Parc Charruyer (18) is a relaxing haven on a hot day. Its 350 hectares provide cooling forests, streams, scented gardens, a skating park and even a little animal park that offers pony rides. At its southernmost tip is the Plage de la Concurrence, the closest beach to the old port.

Out to brunch

Sample some of the region's excellent seafood at Le Bateau Ivre (19) at 42 Cours des Dames (00 33 5 46 41 50 70), named, of course, after the poem by Rimbaud. This is one of the best of the restaurants facing the water in the old port, and opens at 11am on Sundays. The two-course lunch menu for €17.90 (£14) is great value considering the quality and freshness of the seafood and meat dishes.

Take a ride

You can cover much more ground in La Rochelle if you take advantage of the free bike hire offered by the city. The first two hours are free; then it's only €1 (80p) per hour. Look out for the rows of distinctive yellow bikes at Quai Valin (6) and on Place de Verdun (1). All you need is a form of ID such as a driver's licence.

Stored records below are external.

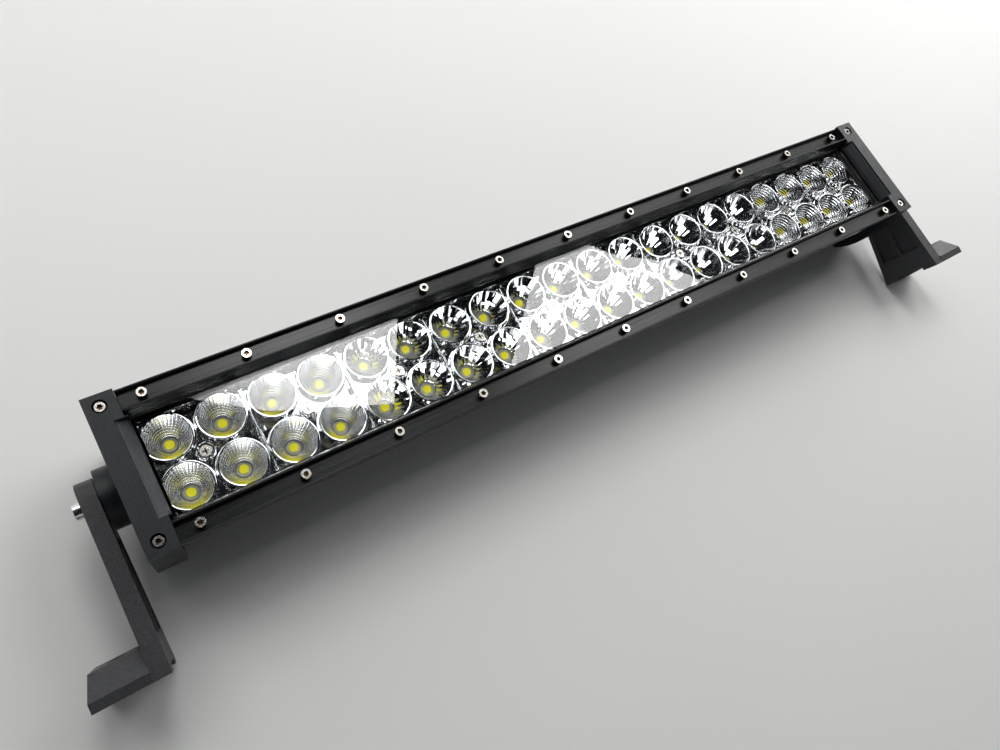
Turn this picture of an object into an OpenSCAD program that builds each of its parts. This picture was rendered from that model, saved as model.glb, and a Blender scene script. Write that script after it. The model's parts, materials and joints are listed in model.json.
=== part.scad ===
// LED light bar: a long finned housing under a clear lens, ten reflector
// modules over forty emitters, die-cast end caps and two swinging foot brackets.
// The bar lies on its back: X runs along it, Y up its face, Z out of its face.
// The origin is on the centre fin's back edge, half way along the bar.

/* [Bar] */
// Number of reflector modules in the row
module_count = 10; // [8:2:12]
// Length of one reflector module, two columns wide
module_pitch = 53; // [52.6:0.1:53.2]
// Height of the face over both press strips
face_height = 80; // [79.8:0.1:80.2]
// Depth from the face to the back of the fins
bar_depth = 64; // [63:0.5:65]
// Thickness of an end cap along the bar
cap_thickness = 14.5; // [14:0.1:15]

/* [Screws] */
// Distance from one strip screw to the next
strip_screw_pitch = 50.8; // [50:0.1:52]
// Distance of the strip screws from the face's centre line
strip_screw_y = 34.3; // [34.1:0.1:34.5]

/* [Brackets] */
// Distance from the pivot to the underside of the foot
arm_length = 84; // [83:0.1:85]
// Thickness of a bracket arm
arm_thickness = 8; // [7.9:0.1:8.5]
// Width of a bracket at its foot
foot_width = 46.5; // [45:0.5:47]
// Reach of the foot from the arm's inner face
foot_reach = 33.4; // [32:0.2:36]
// Height of the foot with its bolt block
block_height = 15.4; // [14:0.1:16]
// Width of the bolt hole in the foot
foot_hole_d = 8.5; // [8.2:0.1:9]
// How far the arms lean back from the face's plane, in degrees
arm_lean = 9; // [7:0.5:9]

/* [Pivot] */
// Height of the pivot above the back of the fins
pivot_z = 37; // [36.5:0.5:38]
// Diameter of the boss on each end cap
boss_d = 30.6; // [29:0.2:31]
// Nominal diameter of the pivot bolts
pivot_bolt_d = 8; // [8:0.01:8.02]

/* [Hidden] */

eps = 0.01;
play = 0.05;
clearance = 0.2;
gap = 0.3;
smooth = 64;
soft = 32;

// Levels above the back of the fins
face_z = bar_depth;
channel_z = face_z - 4;
strip_base_z = face_z - 7.2;
lens_thickness = 3.3;
gasket_thickness = 1.5;
cap_lap_z = strip_base_z + clearance;
ledge_z = strip_base_z - lens_thickness - gasket_thickness;
rim_z = face_z - 14.5;
flange_z = strip_base_z - 9.8;
web_top_z = face_z - 31;
web_thickness = 4;
web_z = web_top_z - web_thickness;
cavity_z = 14;
cavity_floor_z = 11.5;
board_t = 1.6;
board_top_z = web_top_z + board_t;

// Places along the bar
joint_x = module_count * module_pitch / 2 - clearance;
housing_end_x = joint_x + 2 * clearance;
end_gasket_t = 1;
seat_x = housing_end_x + end_gasket_t;
end_x = joint_x + cap_thickness;
boss_h = 8;
boss_end_x = end_x + boss_h;
friction_washer_t = 1;
arm_inner_x = boss_end_x + friction_washer_t + play;
arm_outer_x = arm_inner_x + arm_thickness;
foot_end_x = arm_inner_x + foot_reach;
nut_pocket_floor = 2.8;
washer_x = arm_inner_x + nut_pocket_floor + play;

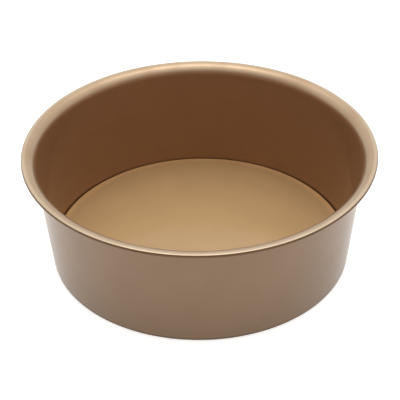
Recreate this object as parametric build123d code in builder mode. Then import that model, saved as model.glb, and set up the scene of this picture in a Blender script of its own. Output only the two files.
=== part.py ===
from build123d import *
import math
import os

# Round cake tin with a loose base, in millimetres.
# The tin stands on z = 0 and its axis is Z. Both pieces are pressed from coated sheet steel,
# so each one is a skin line with the sheet's thickness laid on its hidden side, turned about Z.

# Side ring
HEIGHT = 75.0
FOOT_RADIUS = 94.5
WALL_TAPER = 6.0
WALL_SHEET = 0.8

# Seat lip, turned in under the wall
LIP_WIDTH = 7.0
FOOT_BEND_INSIDE = 0.6

# Rim, flared out from the wall and curled under at its edge
FLARE_INSIDE = 6.2
RIM_LAND = 0.9
CURL_INSIDE = 0.4
CURL_TURN = 180.0

# Loose base, a shallow pressing with its edge turned down onto the seat lip
BASE_SHEET = 0.8
FLOOR_HEIGHT = 6.0
BASE_SHOULDER_INSIDE = 0.3

# Clearances of the loose base: to the wall all round, and to the bend where the lip begins
BASE_TO_WALL_GAP = 0.35
BASE_TO_BEND_GAP = 0.3

# Extra length of a piece that is trimmed off again
OVERRUN = 1.0

taper = math.radians(WALL_TAPER)


def wall_inside_radius(z):
    """Radius of the straight wall's inner face at height z."""
    return FOOT_RADIUS + z * math.tan(taper) - WALL_SHEET / math.cos(taper)


# The foot bend's inner arc touches the lip's top face and the wall's inner face.
bend_centre_z = WALL_SHEET + FOOT_BEND_INSIDE
bend_centre_r = wall_inside_radius(bend_centre_z) - FOOT_BEND_INSIDE / math.cos(taper)
hole_radius = FOOT_RADIUS - LIP_WIDTH

# The flare's upper face starts on the wall and comes level at the full height.
flare_radius = FLARE_INSIDE + WALL_SHEET
curl_radius = CURL_INSIDE + WALL_SHEET
flare_start_z = HEIGHT - flare_radius * (1 - math.sin(taper))
flare_start_r = wall_inside_radius(flare_start_z)

with BuildPart() as side_ring:
    with BuildSketch(Plane.XZ):
        with BuildLine():
            lip = Line((hole_radius, WALL_SHEET), (bend_centre_r, WALL_SHEET))
            bend = JernArc(lip @ 1, lip % 1, FOOT_BEND_INSIDE, 90 - WALL_TAPER)
            wall = Line(bend @ 1, (flare_start_r, flare_start_z))
            flare = JernArc(wall @ 1, wall % 1, flare_radius, WALL_TAPER - 90)
            land = Line(flare @ 1, flare @ 1 + RIM_LAND * (flare % 1))
            JernArc(land @ 1, land % 1, curl_radius, -CURL_TURN)
            offset(amount=WALL_SHEET, side=Side.RIGHT)
        make_face()
    revolve(axis=Axis.Z)

# The base's shoulder keeps its clearance to the wall, and its turned-down edge runs straight
# from the shoulder to a foot that stands on the lip, just inside the bend.
shoulder_radius = BASE_SHOULDER_INSIDE + BASE_SHEET
shoulder_z = FLOOR_HEIGHT - shoulder_radius
shoulder_r = wall_inside_radius(shoulder_z) - (shoulder_radius + BASE_TO_WALL_GAP) / math.cos(taper)
foot_r = bend_centre_r - BASE_TO_BEND_GAP
to_foot = Vector(foot_r - shoulder_r, WALL_SHEET - shoulder_z)
leave_angle = math.atan2(to_foot.Y, to_foot.X) + math.acos(shoulder_radius / to_foot.length)

with BuildPart() as loose_base:
    with BuildSketch(Plane.XZ):
        with BuildLine():
            floor = Line((0, FLOOR_HEIGHT), (shoulder_r, FLOOR_HEIGHT))
            shoulder = JernArc(floor @ 1, floor % 1, shoulder_radius, math.degrees(leave_angle) - 90)
            edge = Line(shoulder @ 1, (foot_r, WALL_SHEET))
            Line(edge @ 1, edge @ 1 + OVERRUN * (edge % 1))
            offset(amount=BASE_SHEET, side=Side.RIGHT)
        make_face()
        with Locations((foot_r, WALL_SHEET)):
            trim = FLOOR_HEIGHT + OVERRUN
            Rectangle(trim, trim, align=(Align.CENTER, Align.MAX), mode=Mode.SUBTRACT)
    revolve(axis=Axis.Z)

side_ring.part.label = "side_ring"
loose_base.part.label = "loose_base"

os.makedirs("parts", exist_ok=True)
export_step(side_ring.part, "parts/side_ring.step")
export_step(loose_base.part, "parts/loose_base.step")

rim_radius = side_ring.part.bounding_box().max.X
print(f"rim radius {rim_radius:.2f}, push-out hole radius {hole_radius:.2f}")
print(f"wall inside at the flare {flare_start_r:.2f}, floor inside {wall_inside_radius(FLOOR_HEIGHT):.2f}")
print(f"base edge radius {shoulder_r + shoulder_radius:.2f}, foot of the base {foot_r:.2f}")
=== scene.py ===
"""The looks of a round cake tin with a loose base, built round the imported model's frame.

The tin is two pressings of coated sheet steel: the side ring, with its rim and seat lip, and the
loose base that stands on the lip. Each one is drawn as half a section through the visible face of
the sheet. Geometry Nodes bend the section's corners, turn it about Z and give it the sheet's
thickness. Lengths are in metres and angles in radians, in the frame's own axes.
"""

import logging
import math
from dataclasses import dataclass
from enum import Enum

import bpy
from mathutils import Matrix, Vector


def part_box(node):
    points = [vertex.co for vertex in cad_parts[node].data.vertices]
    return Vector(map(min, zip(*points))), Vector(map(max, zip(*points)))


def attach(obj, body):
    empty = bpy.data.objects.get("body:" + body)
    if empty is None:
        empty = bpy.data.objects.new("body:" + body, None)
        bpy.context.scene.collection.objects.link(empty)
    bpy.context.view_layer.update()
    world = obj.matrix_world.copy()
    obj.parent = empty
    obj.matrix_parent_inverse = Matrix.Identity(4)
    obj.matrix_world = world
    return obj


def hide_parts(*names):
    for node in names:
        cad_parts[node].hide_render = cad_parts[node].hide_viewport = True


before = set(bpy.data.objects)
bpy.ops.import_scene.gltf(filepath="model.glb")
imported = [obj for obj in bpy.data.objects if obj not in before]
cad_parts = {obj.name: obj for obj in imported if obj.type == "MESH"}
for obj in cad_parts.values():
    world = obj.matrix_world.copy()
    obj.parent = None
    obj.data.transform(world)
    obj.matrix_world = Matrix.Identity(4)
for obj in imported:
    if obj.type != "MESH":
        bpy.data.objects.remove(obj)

log = logging.getLogger("cake_tin")

BEND_ATTRIBUTE = "bend"

MILLIMETRE = 0.001
WHITE = (1.0, 1.0, 1.0, 1.0)

# The colour mixing node has sockets of the same names for each type, so they are told apart by number.
MIX_SHARE = 0
MIX_FIRST_COLOUR = 6
MIX_SECOND_COLOUR = 7
MIX_RESULT_COLOUR = 2


class Touch(Enum):
    """How the coating looks in a band round the tin: a painted highlight, wear with a painted highlight or
    painted light, or painted shade.
    """

    # Painted highlight: a paler, lighter, smoother coat on the rim's flare where it catches the light.
    THIN = "thin spray that shows the pale metal"
    # Rubbed smoother on the curl, with a lighter colour that is a painted highlight.
    RUBBED_AND_PAINTED_HIGHLIGHT = "rubbed smooth by handling"
    # Worn on the base's shoulder, with a lighter colour fading onto the floor: painted light.
    WORN_AND_PAINTED_LIGHT = "worn pale where the base is pushed in and out"
    # Painted shade: dark lines in the crevice, under the rim's edge and at the foot.
    PAINTED_SHADE_LINE = "deepened in a corner that no cloth reaches"


class Side(Enum):
    """Which coat a band lies on: the golden one, or the darker outside one that is painted shade."""

    # Surfaces that face up or inwards, in the golden coat.
    FACING_UP = "the coat sprayed from above"
    # Surfaces that face down or outwards, in the darker outside coat: painted shade.
    OUTSIDE = "the coat outside and below"


@dataclass(frozen=True)
class Corner:
    """A corner of a section, before it is bent round.

    Attributes:
        radius: Distance from the tin's axis.
        height: Height above the surface that the tin stands on.
        bend: Radius that the visible face takes at the corner, or zero at the sheet's cut edges.
    """

    radius: float
    height: float
    bend: float = 0.0


@dataclass(frozen=True)
class TouchBand:
    """A band round the tin where the coating looks different.

    Attributes:
        radius: Distance of the band's middle from the axis.
        height: Height of the band's middle.
        reach: How far from its middle the band is full.
        fade: How much further it takes to die away.
        touch: What the band shows: a painted highlight, wear with a painted highlight or painted light, or
            painted shade.
        side: Which coat it lies on.
    """

    radius: float
    height: float
    reach: float
    fade: float
    touch: Touch
    side: Side = Side.FACING_UP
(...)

To test your sea legs, hop aboard one of the boats that explore the islands beyond the port, including Ile d'Aix and the imposing Fort Boyard (20), where Napoleon was exiled after Waterloo. Boats (00 33 825 135 500; www.inter-iles.com) generally run twice a day from the Cours des Dames in the old port, and cost €17-€26 (£14-£21).

Icing on the cake

One of France's best-loved islands is just across the bridge from La Rochelle's airport. The Ile de Ré is a delight: 30km long and 5km wide, with beautiful beaches, great seafood and charming ports. Hire a bike at one of the rental shops near the bridge and cross for free (the toll is €16.50/£13 for cars, payable only on the way in) and explore the island as the Rétais know it. Or catch a bus from La Rochelle's railway station (21) for €13.20 (£11) return. They depart every 45 minutes or so (www.aunis-saintonge.fr/rebus).